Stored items
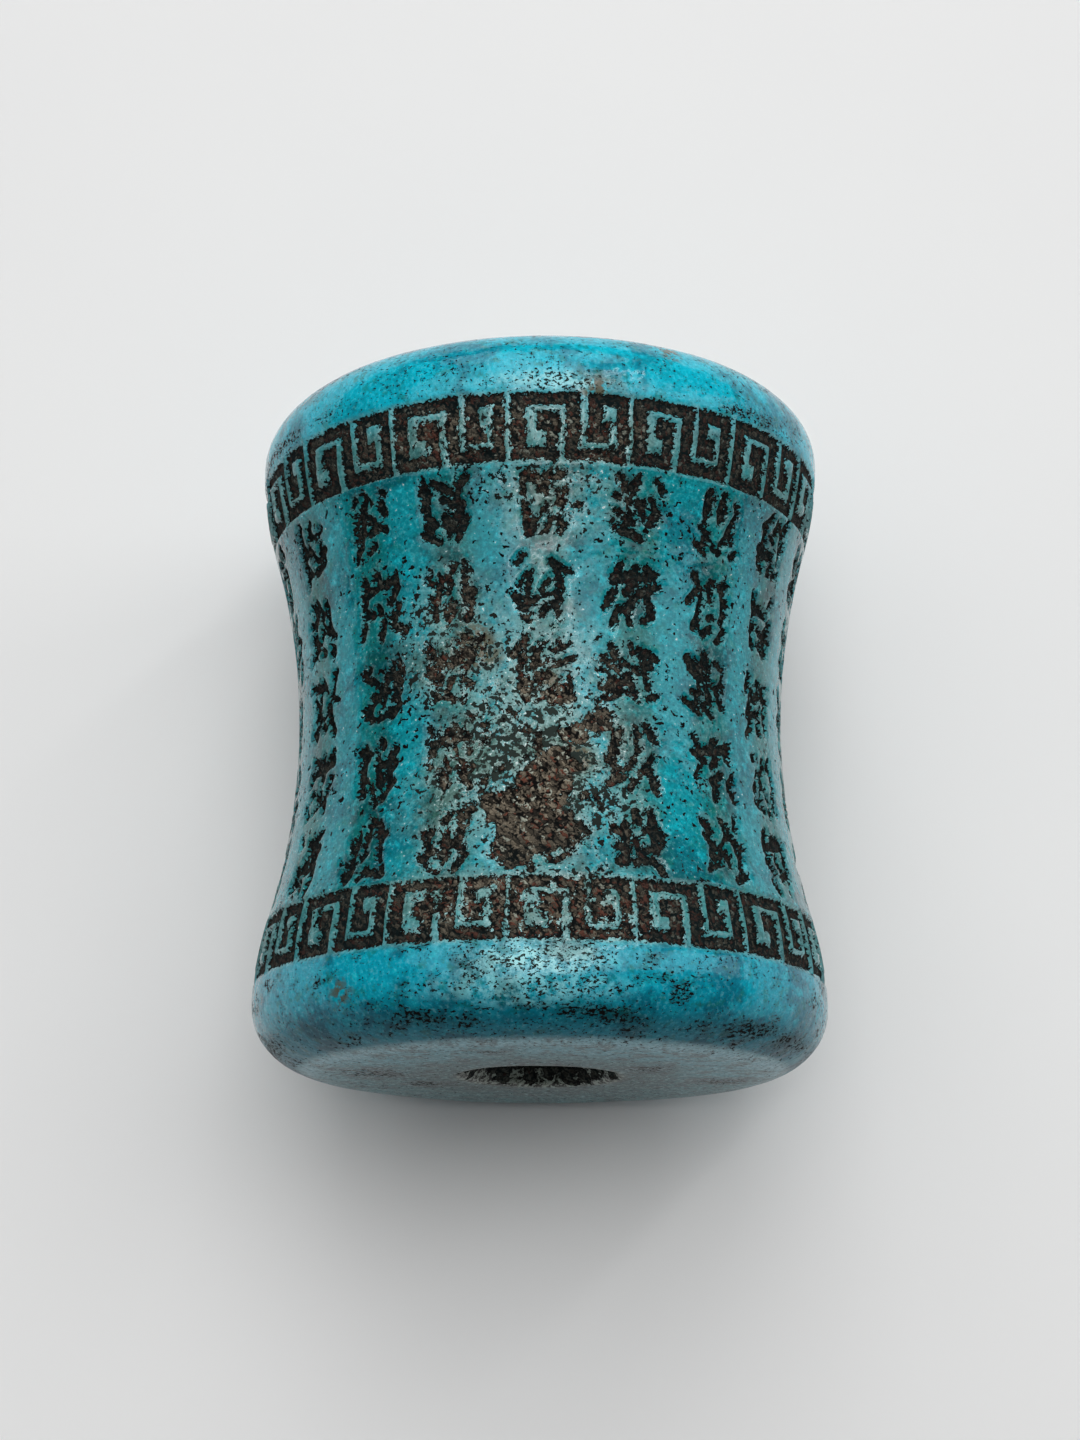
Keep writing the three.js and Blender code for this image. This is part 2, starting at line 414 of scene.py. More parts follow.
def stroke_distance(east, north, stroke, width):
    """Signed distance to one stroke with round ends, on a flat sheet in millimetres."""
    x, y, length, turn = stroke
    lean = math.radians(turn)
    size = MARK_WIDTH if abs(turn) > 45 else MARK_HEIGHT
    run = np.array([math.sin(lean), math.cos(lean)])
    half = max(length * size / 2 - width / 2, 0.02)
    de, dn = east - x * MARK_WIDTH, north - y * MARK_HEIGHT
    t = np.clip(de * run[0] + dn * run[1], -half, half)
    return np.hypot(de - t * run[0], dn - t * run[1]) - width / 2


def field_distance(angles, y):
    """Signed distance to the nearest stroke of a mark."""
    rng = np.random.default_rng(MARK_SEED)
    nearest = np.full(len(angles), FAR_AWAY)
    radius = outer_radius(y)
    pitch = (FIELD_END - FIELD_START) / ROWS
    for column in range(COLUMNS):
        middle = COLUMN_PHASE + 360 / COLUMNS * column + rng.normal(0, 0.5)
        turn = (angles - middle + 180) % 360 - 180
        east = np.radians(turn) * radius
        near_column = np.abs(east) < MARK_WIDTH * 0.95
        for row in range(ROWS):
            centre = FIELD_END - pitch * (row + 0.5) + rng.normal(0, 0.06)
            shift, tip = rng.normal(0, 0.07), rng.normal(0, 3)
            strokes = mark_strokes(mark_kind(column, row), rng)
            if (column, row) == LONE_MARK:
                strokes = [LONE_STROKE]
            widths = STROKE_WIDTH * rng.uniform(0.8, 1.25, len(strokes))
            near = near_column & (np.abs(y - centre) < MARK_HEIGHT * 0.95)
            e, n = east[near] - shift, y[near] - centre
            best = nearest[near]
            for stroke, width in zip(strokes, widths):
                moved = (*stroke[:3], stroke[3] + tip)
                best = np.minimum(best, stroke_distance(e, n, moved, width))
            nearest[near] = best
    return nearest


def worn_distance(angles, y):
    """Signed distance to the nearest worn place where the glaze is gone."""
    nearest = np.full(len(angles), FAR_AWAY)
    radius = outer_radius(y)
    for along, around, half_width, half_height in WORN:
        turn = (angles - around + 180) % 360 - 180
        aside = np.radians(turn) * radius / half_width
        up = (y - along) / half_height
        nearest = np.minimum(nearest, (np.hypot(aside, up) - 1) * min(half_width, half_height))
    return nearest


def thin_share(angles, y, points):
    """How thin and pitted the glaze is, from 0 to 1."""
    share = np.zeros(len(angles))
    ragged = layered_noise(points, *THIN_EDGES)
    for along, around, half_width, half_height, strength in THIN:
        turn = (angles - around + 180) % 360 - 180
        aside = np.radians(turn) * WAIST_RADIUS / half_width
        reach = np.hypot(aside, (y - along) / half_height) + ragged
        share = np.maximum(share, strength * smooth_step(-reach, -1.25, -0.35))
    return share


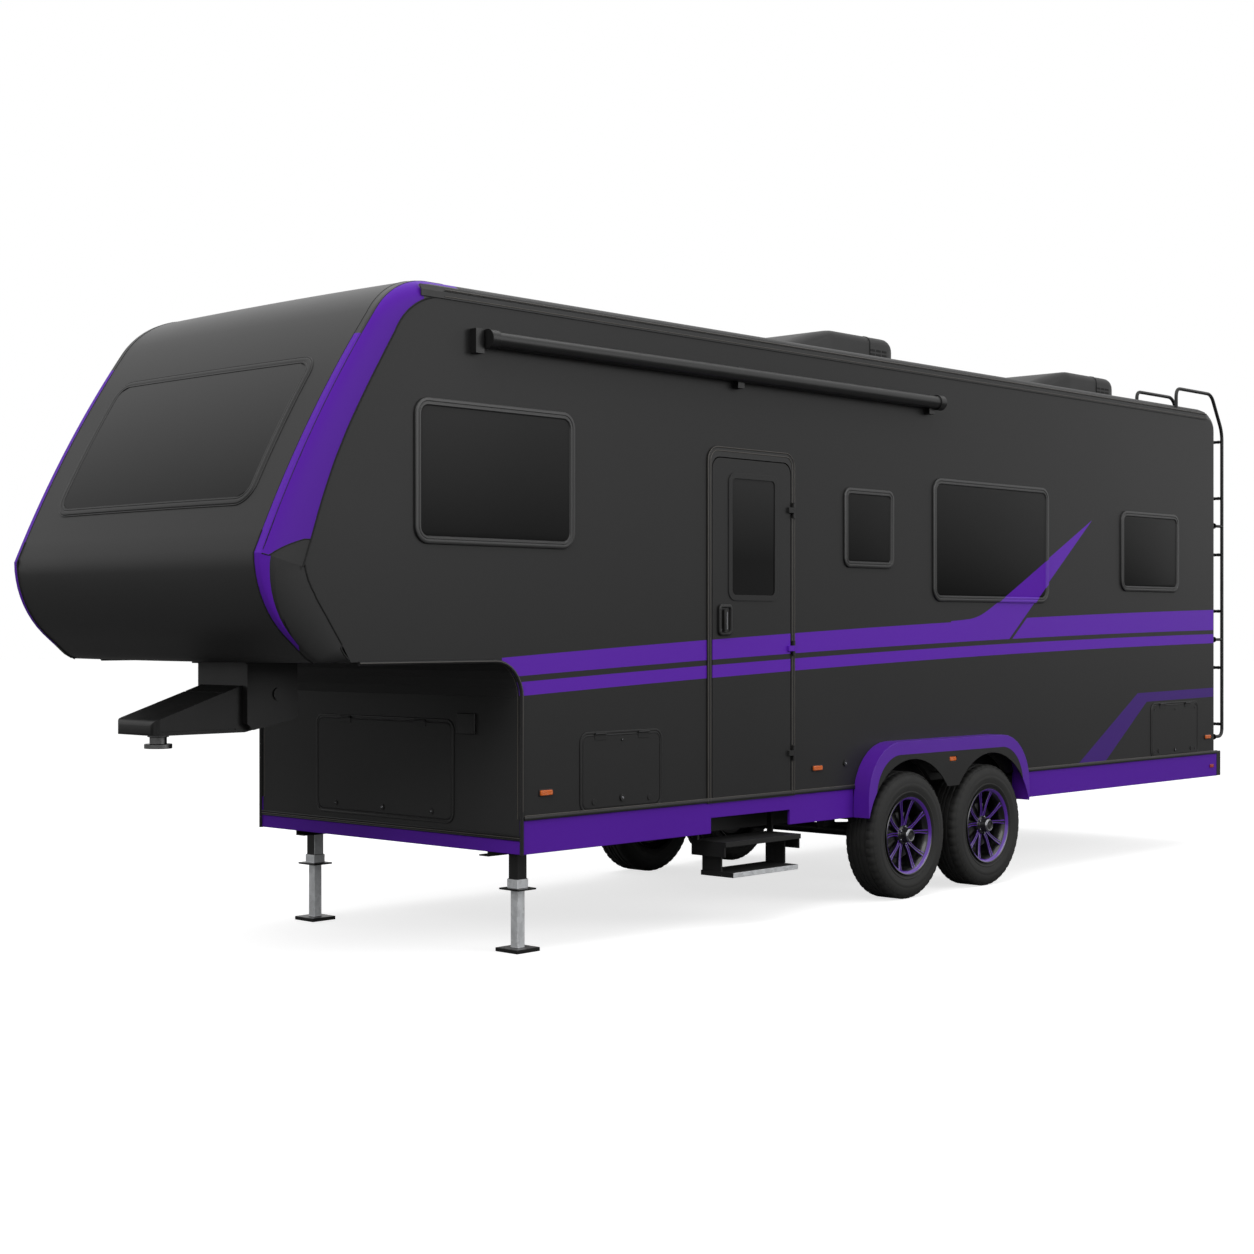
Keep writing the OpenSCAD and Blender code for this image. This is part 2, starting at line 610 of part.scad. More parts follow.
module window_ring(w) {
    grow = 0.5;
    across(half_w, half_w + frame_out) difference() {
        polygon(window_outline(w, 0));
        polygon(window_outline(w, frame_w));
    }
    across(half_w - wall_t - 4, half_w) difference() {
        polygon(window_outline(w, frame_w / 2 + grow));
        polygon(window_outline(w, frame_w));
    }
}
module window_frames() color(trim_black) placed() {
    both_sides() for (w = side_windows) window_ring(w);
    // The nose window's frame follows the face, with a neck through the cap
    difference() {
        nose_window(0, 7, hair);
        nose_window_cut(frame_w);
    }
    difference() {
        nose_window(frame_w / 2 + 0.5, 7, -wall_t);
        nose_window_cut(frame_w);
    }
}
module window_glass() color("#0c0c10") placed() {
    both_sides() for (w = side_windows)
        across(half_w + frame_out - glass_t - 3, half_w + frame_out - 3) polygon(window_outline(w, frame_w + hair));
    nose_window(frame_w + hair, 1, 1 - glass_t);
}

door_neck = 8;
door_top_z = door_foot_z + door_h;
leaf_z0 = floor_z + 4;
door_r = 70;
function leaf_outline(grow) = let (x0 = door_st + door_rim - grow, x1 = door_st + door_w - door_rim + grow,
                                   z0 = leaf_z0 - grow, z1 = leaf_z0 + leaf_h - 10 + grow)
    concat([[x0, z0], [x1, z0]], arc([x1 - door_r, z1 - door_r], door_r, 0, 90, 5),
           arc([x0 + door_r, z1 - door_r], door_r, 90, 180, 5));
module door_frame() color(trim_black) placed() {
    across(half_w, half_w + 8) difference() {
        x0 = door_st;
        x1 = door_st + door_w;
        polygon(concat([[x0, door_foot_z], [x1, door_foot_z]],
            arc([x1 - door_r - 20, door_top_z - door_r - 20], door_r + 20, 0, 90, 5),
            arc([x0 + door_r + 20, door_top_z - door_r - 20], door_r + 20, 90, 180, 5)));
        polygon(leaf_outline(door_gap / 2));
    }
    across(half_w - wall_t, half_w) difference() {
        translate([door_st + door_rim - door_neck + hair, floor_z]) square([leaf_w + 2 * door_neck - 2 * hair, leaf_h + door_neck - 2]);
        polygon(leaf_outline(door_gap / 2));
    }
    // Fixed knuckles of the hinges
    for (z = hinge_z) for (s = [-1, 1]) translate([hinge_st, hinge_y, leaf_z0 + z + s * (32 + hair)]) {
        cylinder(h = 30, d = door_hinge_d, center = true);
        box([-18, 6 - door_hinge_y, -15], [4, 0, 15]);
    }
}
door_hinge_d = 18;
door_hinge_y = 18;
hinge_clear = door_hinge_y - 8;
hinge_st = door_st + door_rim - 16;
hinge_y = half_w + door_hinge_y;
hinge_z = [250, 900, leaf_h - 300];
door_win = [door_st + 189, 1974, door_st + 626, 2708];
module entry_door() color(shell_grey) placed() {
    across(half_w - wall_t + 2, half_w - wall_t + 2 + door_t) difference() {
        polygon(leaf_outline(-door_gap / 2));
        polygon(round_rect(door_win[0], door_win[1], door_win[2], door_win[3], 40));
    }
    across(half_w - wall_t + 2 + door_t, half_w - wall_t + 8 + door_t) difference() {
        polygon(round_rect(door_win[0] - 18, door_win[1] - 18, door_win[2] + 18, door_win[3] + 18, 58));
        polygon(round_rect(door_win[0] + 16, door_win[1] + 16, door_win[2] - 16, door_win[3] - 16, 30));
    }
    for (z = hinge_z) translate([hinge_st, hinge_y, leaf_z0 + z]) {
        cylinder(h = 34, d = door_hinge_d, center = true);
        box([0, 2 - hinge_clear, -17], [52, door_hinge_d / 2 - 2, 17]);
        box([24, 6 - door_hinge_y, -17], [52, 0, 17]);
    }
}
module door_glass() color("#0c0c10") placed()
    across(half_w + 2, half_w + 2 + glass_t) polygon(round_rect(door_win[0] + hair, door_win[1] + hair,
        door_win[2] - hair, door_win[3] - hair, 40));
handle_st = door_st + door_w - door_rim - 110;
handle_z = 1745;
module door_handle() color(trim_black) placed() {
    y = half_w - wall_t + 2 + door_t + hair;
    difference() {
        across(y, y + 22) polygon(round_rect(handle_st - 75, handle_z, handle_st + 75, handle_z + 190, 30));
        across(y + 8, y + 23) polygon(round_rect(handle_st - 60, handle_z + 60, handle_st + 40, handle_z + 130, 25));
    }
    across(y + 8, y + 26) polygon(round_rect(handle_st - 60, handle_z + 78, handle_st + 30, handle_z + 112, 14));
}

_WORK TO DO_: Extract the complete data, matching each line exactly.

_RESPONSE TO THIS EXERCISE_:
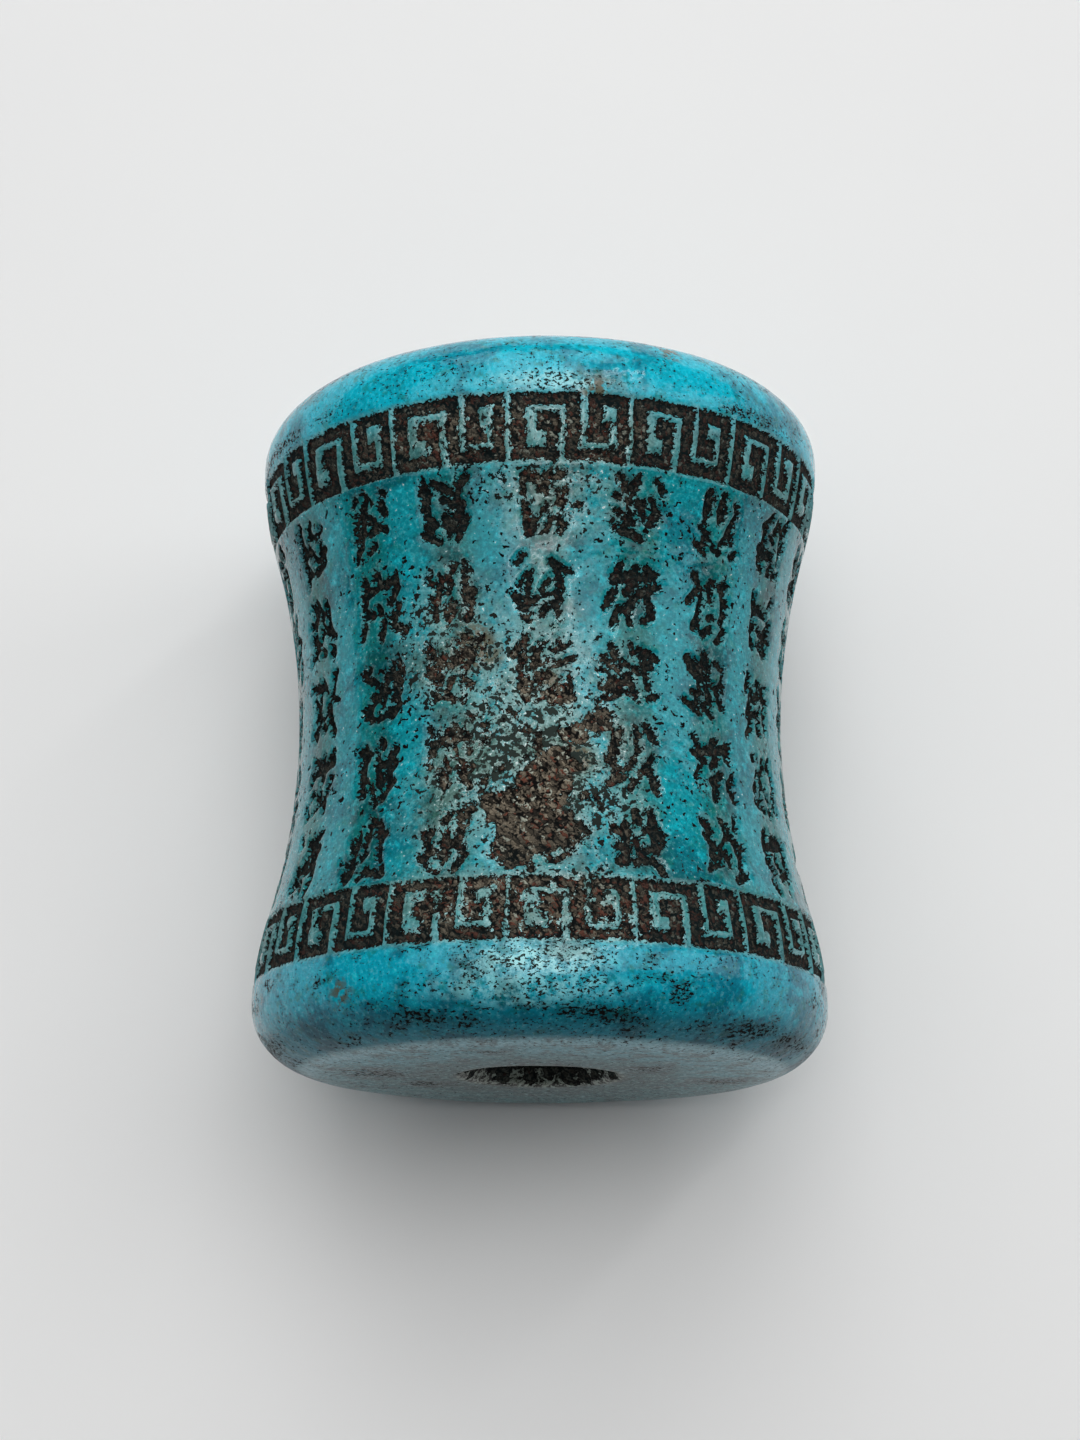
Keep writing the three.js and Blender code for this image. This is part 2, starting at line 414 of scene.py. More parts follow.
def stroke_distance(east, north, stroke, width):
    """Signed distance to one stroke with round ends, on a flat sheet in millimetres."""
    x, y, length, turn = stroke
    lean = math.radians(turn)
    size = MARK_WIDTH if abs(turn) > 45 else MARK_HEIGHT
    run = np.array([math.sin(lean), math.cos(lean)])
    half = max(length * size / 2 - width / 2, 0.02)
    de, dn = east - x * MARK_WIDTH, north - y * MARK_HEIGHT
    t = np.clip(de * run[0] + dn * run[1], -half, half)
    return np.hypot(de - t * run[0], dn - t * run[1]) - width / 2


def field_distance(angles, y):
    """Signed distance to the nearest stroke of a mark."""
    rng = np.random.default_rng(MARK_SEED)
    nearest = np.full(len(angles), FAR_AWAY)
    radius = outer_radius(y)
    pitch = (FIELD_END - FIELD_START) / ROWS
    for column in range(COLUMNS):
        middle = COLUMN_PHASE + 360 / COLUMNS * column + rng.normal(0, 0.5)
        turn = (angles - middle + 180) % 360 - 180
        east = np.radians(turn) * radius
        near_column = np.abs(east) < MARK_WIDTH * 0.95
        for row in range(ROWS):
            centre = FIELD_END - pitch * (row + 0.5) + rng.normal(0, 0.06)
            shift, tip = rng.normal(0, 0.07), rng.normal(0, 3)
            strokes = mark_strokes(mark_kind(column, row), rng)
            if (column, row) == LONE_MARK:
                strokes = [LONE_STROKE]
            widths = STROKE_WIDTH * rng.uniform(0.8, 1.25, len(strokes))
            near = near_column & (np.abs(y - centre) < MARK_HEIGHT * 0.95)
            e, n = east[near] - shift, y[near] - centre
            best = nearest[near]
            for stroke, width in zip(strokes, widths):
                moved = (*stroke[:3], stroke[3] + tip)
                best = np.minimum(best, stroke_distance(e, n, moved, width))
            nearest[near] = best
    return nearest


def worn_distance(angles, y):
    """Signed distance to the nearest worn place where the glaze is gone."""
    nearest = np.full(len(angles), FAR_AWAY)
    radius = outer_radius(y)
    for along, around, half_width, half_height in WORN:
        turn = (angles - around + 180) % 360 - 180
        aside = np.radians(turn) * radius / half_width
        up = (y - along) / half_height
        nearest = np.minimum(nearest, (np.hypot(aside, up) - 1) * min(half_width, half_height))
    return nearest


def thin_share(angles, y, points):
    """How thin and pitted the glaze is, from 0 to 1."""
    share = np.zeros(len(angles))
    ragged = layered_noise(points, *THIN_EDGES)
    for along, around, half_width, half_height, strength in THIN:
        turn = (angles - around + 180) % 360 - 180
        aside = np.radians(turn) * WAIST_RADIUS / half_width
        reach = np.hypot(aside, (y - along) / half_height) + ragged
        share = np.maximum(share, strength * smooth_step(-reach, -1.25, -0.35))
    return share


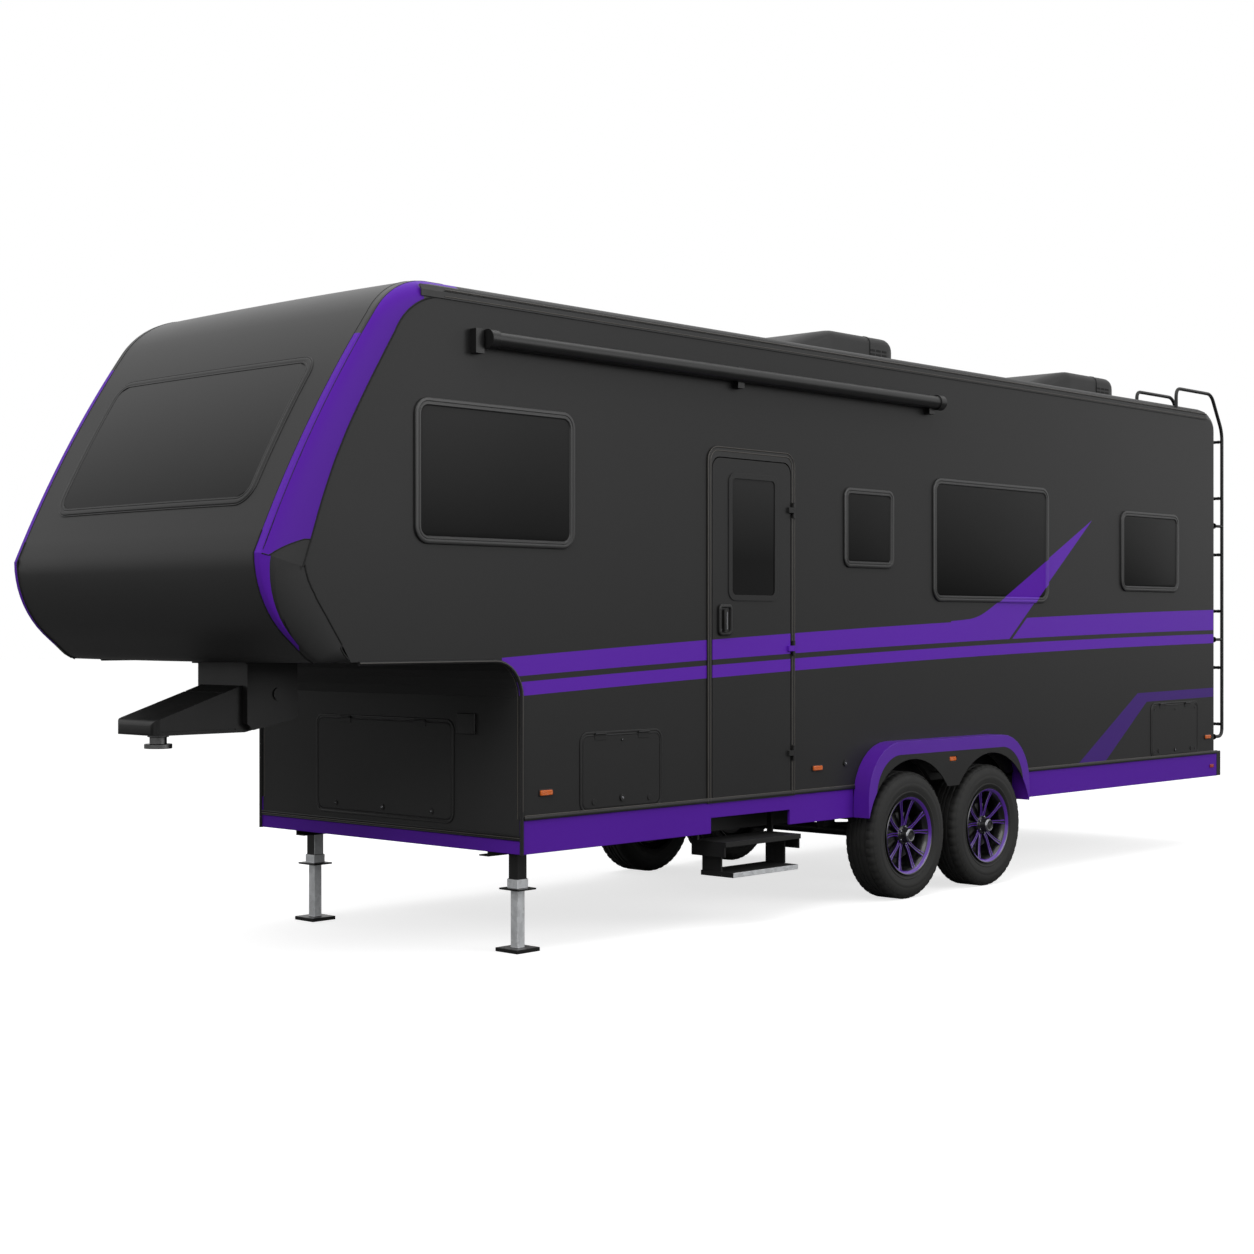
Keep writing the OpenSCAD and Blender code for this image. This is part 2, starting at line 610 of part.scad. More parts follow.
module window_ring(w) {
    grow = 0.5;
    across(half_w, half_w + frame_out) difference() {
        polygon(window_outline(w, 0));
        polygon(window_outline(w, frame_w));
    }
    across(half_w - wall_t - 4, half_w) difference() {
        polygon(window_outline(w, frame_w / 2 + grow));
        polygon(window_outline(w, frame_w));
    }
}
module window_frames() color(trim_black) placed() {
    both_sides() for (w = side_windows) window_ring(w);
    // The nose window's frame follows the face, with a neck through the cap
    difference() {
        nose_window(0, 7, hair);
        nose_window_cut(frame_w);
    }
    difference() {
        nose_window(frame_w / 2 + 0.5, 7, -wall_t);
        nose_window_cut(frame_w);
    }
}
module window_glass() color("#0c0c10") placed() {
    both_sides() for (w = side_windows)
        across(half_w + frame_out - glass_t - 3, half_w + frame_out - 3) polygon(window_outline(w, frame_w + hair));
    nose_window(frame_w + hair, 1, 1 - glass_t);
}

door_neck = 8;
door_top_z = door_foot_z + door_h;
leaf_z0 = floor_z + 4;
door_r = 70;
function leaf_outline(grow) = let (x0 = door_st + door_rim - grow, x1 = door_st + door_w - door_rim + grow,
                                   z0 = leaf_z0 - grow, z1 = leaf_z0 + leaf_h - 10 + grow)
    concat([[x0, z0], [x1, z0]], arc([x1 - door_r, z1 - door_r], door_r, 0, 90, 5),
           arc([x0 + door_r, z1 - door_r], door_r, 90, 180, 5));
module door_frame() color(trim_black) placed() {
    across(half_w, half_w + 8) difference() {
        x0 = door_st;
        x1 = door_st + door_w;
        polygon(concat([[x0, door_foot_z], [x1, door_foot_z]],
            arc([x1 - door_r - 20, door_top_z - door_r - 20], door_r + 20, 0, 90, 5),
            arc([x0 + door_r + 20, door_top_z - door_r - 20], door_r + 20, 90, 180, 5)));
        polygon(leaf_outline(door_gap / 2));
    }
    across(half_w - wall_t, half_w) difference() {
        translate([door_st + door_rim - door_neck + hair, floor_z]) square([leaf_w + 2 * door_neck - 2 * hair, leaf_h + door_neck - 2]);
        polygon(leaf_outline(door_gap / 2));
    }
    // Fixed knuckles of the hinges
    for (z = hinge_z) for (s = [-1, 1]) translate([hinge_st, hinge_y, leaf_z0 + z + s * (32 + hair)]) {
        cylinder(h = 30, d = door_hinge_d, center = true);
        box([-18, 6 - door_hinge_y, -15], [4, 0, 15]);
    }
}
door_hinge_d = 18;
door_hinge_y = 18;
hinge_clear = door_hinge_y - 8;
hinge_st = door_st + door_rim - 16;
hinge_y = half_w + door_hinge_y;
hinge_z = [250, 900, leaf_h - 300];
door_win = [door_st + 189, 1974, door_st + 626, 2708];
module entry_door() color(shell_grey) placed() {
    across(half_w - wall_t + 2, half_w - wall_t + 2 + door_t) difference() {
        polygon(leaf_outline(-door_gap / 2));
        polygon(round_rect(door_win[0], door_win[1], door_win[2], door_win[3], 40));
    }
    across(half_w - wall_t + 2 + door_t, half_w - wall_t + 8 + door_t) difference() {
        polygon(round_rect(door_win[0] - 18, door_win[1] - 18, door_win[2] + 18, door_win[3] + 18, 58));
        polygon(round_rect(door_win[0] + 16, door_win[1] + 16, door_win[2] - 16, door_win[3] - 16, 30));
    }
    for (z = hinge_z) translate([hinge_st, hinge_y, leaf_z0 + z]) {
        cylinder(h = 34, d = door_hinge_d, center = true);
        box([0, 2 - hinge_clear, -17], [52, door_hinge_d / 2 - 2, 17]);
        box([24, 6 - door_hinge_y, -17], [52, 0, 17]);
    }
}
module door_glass() color("#0c0c10") placed()
    across(half_w + 2, half_w + 2 + glass_t) polygon(round_rect(door_win[0] + hair, door_win[1] + hair,
        door_win[2] - hair, door_win[3] - hair, 40));
handle_st = door_st + door_w - door_rim - 110;
handle_z = 1745;
module door_handle() color(trim_black) placed() {
    y = half_w - wall_t + 2 + door_t + hair;
    difference() {
        across(y, y + 22) polygon(round_rect(handle_st - 75, handle_z, handle_st + 75, handle_z + 190, 30));
        across(y + 8, y + 23) polygon(round_rect(handle_st - 60, handle_z + 60, handle_st + 40, handle_z + 130, 25));
    }
    across(y + 8, y + 26) polygon(round_rect(handle_st - 60, handle_z + 78, handle_st + 30, handle_z + 112, 14));
}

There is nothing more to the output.